In the wake of the Paris attacks, Facebook overflowed with “Paris je t’aime” and profile pictures turning into images of the Eiffel Tower embedded into a peace sign. Orlando has not received the same universal response.

Superficial slacktivism might not save lives, but it does underline solidarity. The LGBT community is still fighting for equality in many states, and allies are both welcome and necessary. Last year’s Supreme Court vote for marriage equality was a resounding vote of confidence for our future, but perhaps now more than ever—when not only our rights but our lives are being attacked—we need our straight allies. Right now, we need the love, support and advocacy of our families, friends, coworkers and neighbors.

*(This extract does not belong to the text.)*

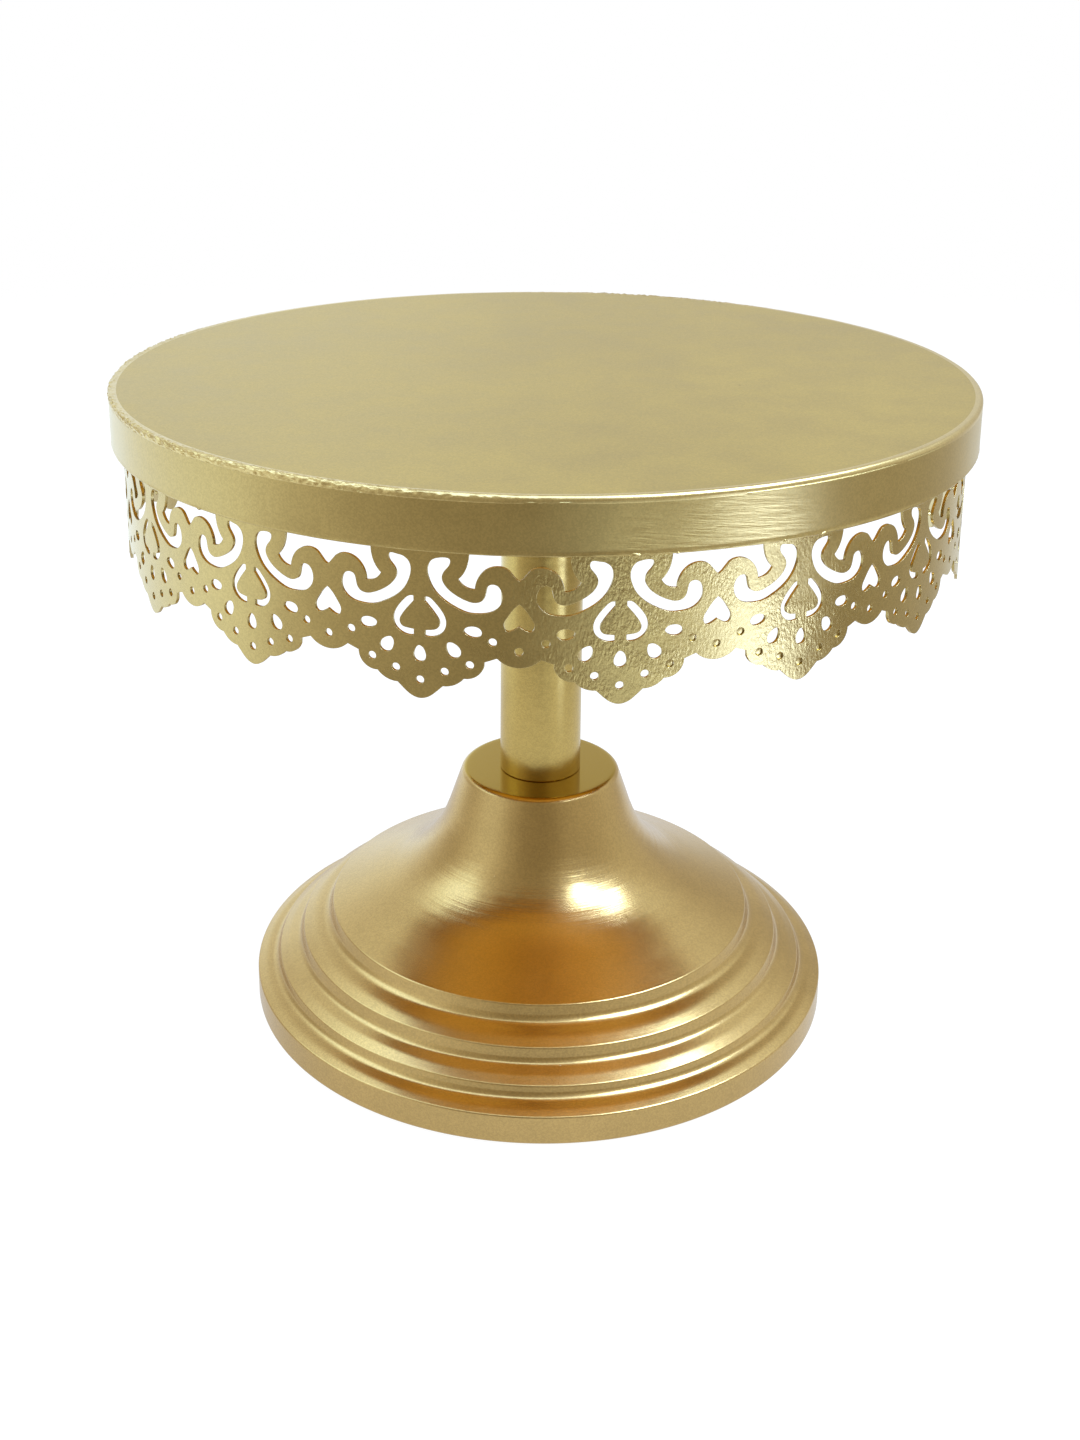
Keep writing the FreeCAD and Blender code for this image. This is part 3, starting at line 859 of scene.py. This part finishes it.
# Brightness of the studio round the compass: degrees from the front towards +X, then the levels low down,
# at the height of the eye and high up
COMPASS = [
    (-180, 1.00, 0.88, 0.55), (-158, 1.22, 1.12, 0.80), (-134, 1.18, 0.85, 0.95), (-108, 1.15, 0.62, 1.50),
    (-90, 1.13, 0.75, 1.75), (-66, 0.61, 0.92, 1.00), (-38, 0.42, 0.62, 0.55), (-10, 0.29, 0.38, 0.40),
    (14, 0.14, 0.40, 0.50), (30, 0.42, 0.52, 0.80), (50, 0.72, 0.58, 0.80), (66, 0.56, 0.62, 0.80),
    (84, 0.42, 0.70, 0.80), (106, 0.50, 0.76, 0.95), (126, 0.58, 0.70, 0.95), (146, 0.88, 0.62, 0.72),
    (166, 0.95, 0.83, 0.55), (180, 1.00, 0.88, 0.55),
]
LOW_TO_EYE = (-0.26, -0.04)   # slopes of a ray between which the low level gives way to the level at the eye
EYE_TO_HIGH = (0.30, 0.62)
HIGH_TO_CEILING = (0.82, 0.93)
CEILING = 1.9                 # level right overhead
# Two pale cards low at the front right: level, place round the compass, and slopes of a ray at their top
BROAD_CARD = (1.2, (38, 26, 36), (-0.34, -0.375))
NARROW_CARD = (4.2, (57, 6, 12), (-0.335, -0.36))
# Share of green and blue in the light: its rise with the level, its start and its most. Dim light is warm
GREEN_SHARE = (0.32, 0.76, 1.26)
BLUE_SHARE = (0.74, 0.41, 2.1)


def compass_level(n, azimuth, column):
    """One column of the compass as a smooth curve."""
    compass = n.add("ShaderNodeFloatCurve")
    n.put(compass.inputs["Value"], n.math("MULTIPLY_ADD", azimuth, 0.5 / math.pi, 0.5))
    curve = compass.mapping.curves[0]
    for i, row in enumerate(COMPASS):
        spot = ((row[0] + 180) / 360, row[column] / 2)
        if i < 2:
            curve.points[i].location = spot
        else:
            curve.points.new(*spot)
    compass.mapping.update()
    return n.math("MULTIPLY", compass.outputs[0], 2.0)


def blended(n, share, a, b):
    """Between two levels, by a share from 0 to 1."""
    return n.math("MULTIPLY_ADD", n.math("SUBTRACT", b, a), share, a)


def with_card(n, low, azimuth, slope, card):
    """The low level with a card laid over it."""
    level, place, top = card
    share = n.math("MULTIPLY", n.facing(azimuth, *place), n.ramp(slope, *top))
    return blended(n, share, low, level)


def tinted(n, level, share):
    """One colour of the light, from its level and that colour's share."""
    rise, start, most = share
    return n.math("MULTIPLY", level, n.math("MINIMUM", n.math("MULTIPLY_ADD", level, rise, start), most))


def world():
    """A studio that is bright at the left and back, dim and warm in front, with a bright ceiling."""
    scene_world = bpy.data.worlds.new("studio")
    bpy.context.scene.world = scene_world
    scene_world.use_nodes = True
    n = Nodes(scene_world.node_tree)
    direction = n.split(n.add("ShaderNodeTexCoord").outputs["Generated"])
    slope = direction[2]
    azimuth = n.azimuth(direction[0], direction[1])
    low = compass_level(n, azimuth, 1)
    low = with_card(n, low, azimuth, slope, BROAD_CARD)
    low = with_card(n, low, azimuth, slope, NARROW_CARD)
    level = blended(n, n.ramp(slope, *LOW_TO_EYE), low, compass_level(n, azimuth, 2))
    level = blended(n, n.ramp(slope, *EYE_TO_HIGH), level, compass_level(n, azimuth, 3))
    level = blended(n, n.ramp(slope, *HIGH_TO_CEILING), level, CEILING)
    green = tinted(n, level, GREEN_SHARE)
    blue = tinted(n, level, BLUE_SHARE)
    studio = n.fill(n.add("ShaderNodeBackground"), Color=n.join(level, green, blue), Strength=1.0)
    plain = n.fill(n.add("ShaderNodeBackground"), Color=(1, 1, 1, 1), Strength=1.0)
    blend = n.add("ShaderNodeMixShader")
    n.put(blend.inputs[0], n.add("ShaderNodeLightPath").outputs["Is Camera Ray"])
    n.put(blend.inputs[1], studio.outputs[0])
    n.put(blend.inputs[2], plain.outputs[0])
    n.put(n.add("ShaderNodeOutputWorld").inputs["Surface"], blend.outputs[0])


SOFTBOX_AWAY = 1.1            # metres from the middle of the stand
SOFTBOX_WIDTH = 0.78
SOFTBOX_HEIGHT = 0.40
SOFTBOX_WATTS = 17.0
SOFTBOX_COLOUR = (0.5, 0.66, 1.0)


def softbox(name, azimuth, elevation):
    """A rectangular lamp aimed at the middle of the stand, by its compass and height angles."""
    light = bpy.data.lights.new(name, "AREA")
    light.color = SOFTBOX_COLOUR
    light.shape = "RECTANGLE"
    light.size = SOFTBOX_WIDTH
    light.size_y = SOFTBOX_HEIGHT
    light.energy = SOFTBOX_WATTS
    lamp = bpy.data.objects.new(name, light)
    aim = Vector((0, 0, 0.1))
    a = math.radians(azimuth)
    e = math.radians(elevation)
    away = Vector((math.sin(a) * math.cos(e), -math.cos(a) * math.cos(e), math.sin(e)))
    lamp.location = aim + away * SOFTBOX_AWAY
    lamp.rotation_euler = away.to_track_quat("Z", "Y").to_euler()
    bpy.context.scene.collection.objects.link(lamp)
    lamp.visible_camera = False
    return lamp


def link_light(lamp, piece, state):
    """Gives a lamp's light to one piece alone (INCLUDE), or to everything but that piece (EXCLUDE)."""
    group = bpy.data.collections.new(lamp.name + " link")
    group.objects.link(piece)
    group.collection_objects[0].light_linking.link_state = state
    lamp.light_linking.receiver_collection = group


CAMERA_AT = (-0.0092, -0.5159, 0.3207)
CAMERA_DOWN_DEG = 17.11
CAMERA_ROLL_DEG = 0.30
LENS_MM = 45.1
SENSOR_MM = 36.0
SHIFT = (0.0193, -0.1562)


def camera():
    """The camera in front of the stand, looking down at it, with its lens shifted."""
    data = bpy.data.cameras.new("camera")
    data.lens = LENS_MM
    data.sensor_width = SENSOR_MM
    data.shift_x = SHIFT[0]
    data.shift_y = SHIFT[1]
    data.clip_start = 0.01
    item = bpy.data.objects.new("camera", data)
    bpy.context.scene.collection.objects.link(item)
    down = math.radians(CAMERA_DOWN_DEG)
    roll = math.radians(CAMERA_ROLL_DEG)
    right = Vector((1, 0, 0))
    up = Vector((0, math.sin(down), math.cos(down)))
    back = Vector((0, -math.cos(down), math.sin(down)))
    x_axis = right * math.cos(roll) + up * math.sin(roll)
    y_axis = up * math.cos(roll) - right * math.sin(roll)
    turn = Matrix((x_axis, y_axis, back)).transposed().to_4x4()
    item.matrix_world = Matrix.Translation(CAMERA_AT) @ turn
    bpy.context.scene.camera = item


floor()
world()
plate_top = bpy.data.objects["plate_top"]
# From the back, the key light would glare on the flat top, so that has a higher lamp of its own
link_light(softbox("key light", 63, 48), plate_top, "EXCLUDE")
link_light(softbox("plate light", 75, 60), plate_top, "INCLUDE")
camera()
bpy.context.scene.view_settings.view_transform = "Standard"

IF YOU HAVE YET TO REACH OUT TO SOMEONE YOU KNOW IN THE LGBT COMMUNITY, DO IT
We are still more affected and shaken than you can imagine. While the tragedy in Orlando may permeate the 24-hour news cycle for weeks to come, it is clear that much of it will be laced with political mongering. Some of those conversations are necessary. Gun law reform is necessary. But the LGBT community will remain marginalized. Our hearts will continue to break as more information about our slain brothers and sisters is revealed. So, reach out to anyone you know who might have been affected by Sunday’s events. Whether text message, Facebook message, email, phone call, tweet, Instagram comment—whatever. It is not too late. Tell them you love them and that you value their lives.

ATTEND A PRIDE EVENT OR VIGIL IN YOUR AREA
June is LGBT Pride Month, which makes the shooting in Orlando all the more unnerving. Pride parade organizers in cities such as Philadelphia, Los Angeles and London had hours to respond to Orlando, but upcoming celebrations in Chicago, Seattle, Denver, Minneapolis, Nashville, New Orleans, New York and other cities will no doubt involve extended tributes to Orlando. Ask your gay friends if you can go with them. If you don’t have any, go with your straight friends. Shout “WE LOVE YOU!” at every float that rolls on by. Hug strangers. Show up, and show your support. To find a Pride event in your area, visit http://www.gaypridecalendar.com/. Local ally groups will be present at most, if not all, events. Many cities are also holding vigils for Orlando throughout June.

SIGN THE PETITION TO ALLOW GAYS AND BISEXUALS TO DONATE BLOOD
In a moving sign of support, Orlando blood banks filled to capacity in the aftermath of the Pulse terror attack. But gay men in Florida and around the country were not allowed to stand in line—a result of the FDA’s 1985 ban on sexually active gay men donating blood because of the AIDS epidemic. Yes, it is easier to buy an assault rifle in Florida than it is for a gay man to donate blood.

It is easier to buy an assault rifle in Florida than it is for a gay man to donate blood.

The ban is outdated. Blood banks already include a test for HIV in all donated blood. A petition on the White House’s website needs 100,000 signatures to be considered by government officials. It currently has about 6,000.

CONTACT YOUR REPRESENTATIVES ABOUT COMMON-SENSE GUN REFORM, AND VOTE
As one very astute gay man posted on Facebook:

“Congrats, murderer. You have turned the focus of the LGBT community, one of the most powerful progressive movements, onto the crumbling edifice of one of our country’s biggest problems, gun reform. I don’t know if you’ve seen what they have accomplished in the past 25 years, but these queens get shit done.”

Supporting gun-law reform is now adjunct to supporting the LGBT community. Twenty-four Republicans are up for reelection to the Senate in November in states that are historically pro-gun (and anti-LGBT), including South Carolina and Indiana. All 435 seats in the House of Representatives are up for re-election. The outcome of the November elections will determine if smart gun reform, which has eluded President Obama, ever takes shape.

DO NOT VOTE FOR DONALD TRUMP
No matter what he says about gun reform— don’t believe a word.